【ギャラリーリサイタル】を聴いた
昨日、友人の生徒のリサイタルに誘われて行ってきた。
場所は、東京都府中市。中久という古くからやっている酒屋の営む蔵カフェの二階のギャラリーを
展示会やリサイタルに利用できるのだが、そこでのバロックリサイタルだった。
オーケストラで普段見聞きするオーボエと比べ、バロックオーボエは近くで見ると
素朴な形をしているように感じた。
木管楽器はオーボエとファゴット、オーボエ2本に、スピネットというかなり小さなチェンバロの
トリオ構成で、演目はヴィヴァルディを中心にイタリアの作曲家のものだった。
ちょうど、3/4はヴィヴァルディの生誕339年であって、その日に演奏したかったけれど
スケジュールが合わず今日になりました、というオーボエ奏者のMCだった。
奇しくも6年前の東日本大震災の日である。
そんなことをぼんやり考えるうち、いよいよリサイタルが始まった。
1861年に建てられた蔵を利用しているからか音も悪くない。空間を気持ちよく音が響くのだ。
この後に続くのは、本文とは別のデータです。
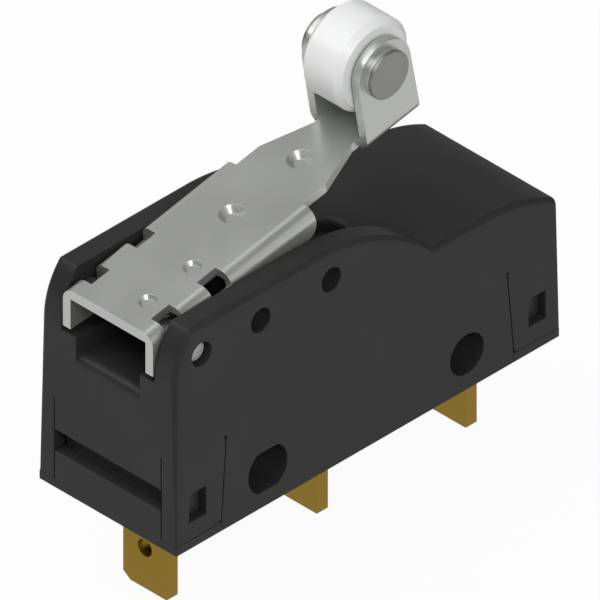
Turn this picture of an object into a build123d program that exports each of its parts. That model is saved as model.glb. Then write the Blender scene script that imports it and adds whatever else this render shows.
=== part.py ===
from build123d import *
from math import cos, radians, sin, sqrt, tan
import os

# Lever-operated micro switch, in millimetres. +X runs along the case from the
# hinge end to the roller end, +Y from the near side to the far side, +Z up.
# The origin is the centre of the round mounting hole, on the mid-plane.

os.makedirs("parts", exist_ok=True)

# Case and its two mounting holes
body_length = 48.84
body_width = 17.45
mount_pitch = 25.4
mount_height = 3.85
mount_hole_d = 4.3
slot_hole_d = 5.0
boss_reach = 3.55
boss_top = 6.9
boss_floor = 0.8
boss_round = 2.6
draft_angle = 0.75
edge_radius = 0.55
corner_foot_radius = 0.1

# Outline of the case seen from the side, heights above its underside
cheek_height = 23.75
nose_drop = 5.55
nose_radius = 8.3
nose_round = 0.5
ramp_start = 18.13
ramp_radius = 20.5
block_height = 17.4
block_end_run = 9.3
block_end_radius = 19.3

# Trough between the cheeks
trough_width = 11.95
trough_end_gap = 2.63
trough_floor = 15.9
trough_lip_radius = 1.0
trough_end_round = 0.6
ledge_drop = 2.72
ledge_width = 1.9
ledge_end = 21.6

# Chamber inside the case
side_wall = 1.5
end_wall = 1.3
ceiling_height = 14.2
arc_space_height = 15.6
arc_space_start = 31.6
arc_space_inset = 2.3
chamber_round = 0.8

# Snap tongues at the four corners, with a window for each latch nub
tongue_top_reach = 6.43
tongue_foot_reach = 5.68
tongue_side_reach = 1.83
tongue_top = 10.0
tongue_foot = 1.0
tongue_gap = 0.15
tongue_root_d = 0.4
tongue_round = 0.45
window_start = 1.67
window_length = 2.2
window_low = 2.87
window_high = 5.93
window_gap = 0.12
nub_sink = 0.87
nub_round = 0.45
panel_height = 4.1
end_slot_high = 6.45

# Base that closes the case from below
base_thickness = 2.0
base_gap = 0.06
riser_wall = 1.2
riser_height = 7.6
corner_block_length = 3.35
corner_block_width = 1.9
collar_height = 2.0
collar_wall = 1.2

# Terminal blades and their arms
blade_width = 5.55
blade_thickness = 1.42
blade_reach = 10.14
blade_chamfer_y = 0.93
blade_chamfer_z = 0.66
blade_hole_d = 1.8
blade_hole_drop = 5.7
common_gap = 2.03
open_offset = 0.17
closed_gap = 2.2
slot_gap = 0.03
shoulder_height = 4.6
arm_width = 5.0
arm_bend = 1.0

# Snap mechanism: heights above the underside, places from the left end
spring_height = 11.0
spring_thickness = 0.3
spring_width = 7.6
spring_leg = 1.7
spring_start = 7.2
spring_bridge_end = 18.5
spring_window_gap = 3.5
spring_tail = 2.5
contact_inset = 3.88
contact_travel = 0.8
contact_gap = 0.05
contact_d = 3.8
contact_head = 0.65
contact_edge = 0.15
shank_d = 1.8
contact_overhang = 0.5
fixed_head = 0.55
tail_head = 0.45
tail_head_d = 2.8
clamp_start = 6.6
clamp_end = 9.8
clamp_thickness = 0.8
clamp_gap = 0.05
clamp_rivet_d = 1.6
clamp_rivet_gap = 0.1
clamp_rivet_head_d = 2.4
clamp_rivet_head = 0.6
fulcrum_place = 20.5
fulcrum_sheet = 0.7
fulcrum_drop = 1.1
fulcrum_rise = 1.0
fulcrum_width = 3.0
tongue_width = 2.4
tongue_bow = 0.75
tongue_clearance = 0.15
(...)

座席が奏者から近かったので、手元も良く見えたが、かなり難しい曲のようだった。
一息入れる感じでヴィヴァルディの四季の冬から第二楽章を編曲したものや、スピネットで
バッハのゴールドベルク変奏曲のアリアを演奏したりしつつ、個人的には余りなじみのない
バロックの木管のための曲を聴いていると、自分が別の空間に存在しているような、不思議な気持ちになった。
奏者に尋ねたら(あとで話を聞くと機会を得たので)「息はモダンと余り変わらないですが、指(運指法)がある意味自由な部分もあって、それが難しいし、モダンなら簡単に出来ることがそうは出来なかったり、逆に表現に幅が出来る感じがする」など、貴重な話をして貰えた。
木管の柔らかな響きに、やや金属的でもあるスピネットの響きが絡み合うと、ヴィヴァルディの曲の良さが浮き彫りになるように思われた。
こういったミニ・コンサートなどを、気軽に聴けるような環境が近場にあれば良いな、と思う次第である。
生の音が全てとは言わないが、実際に見聞きするということの大切さを感じることができた良い日となった。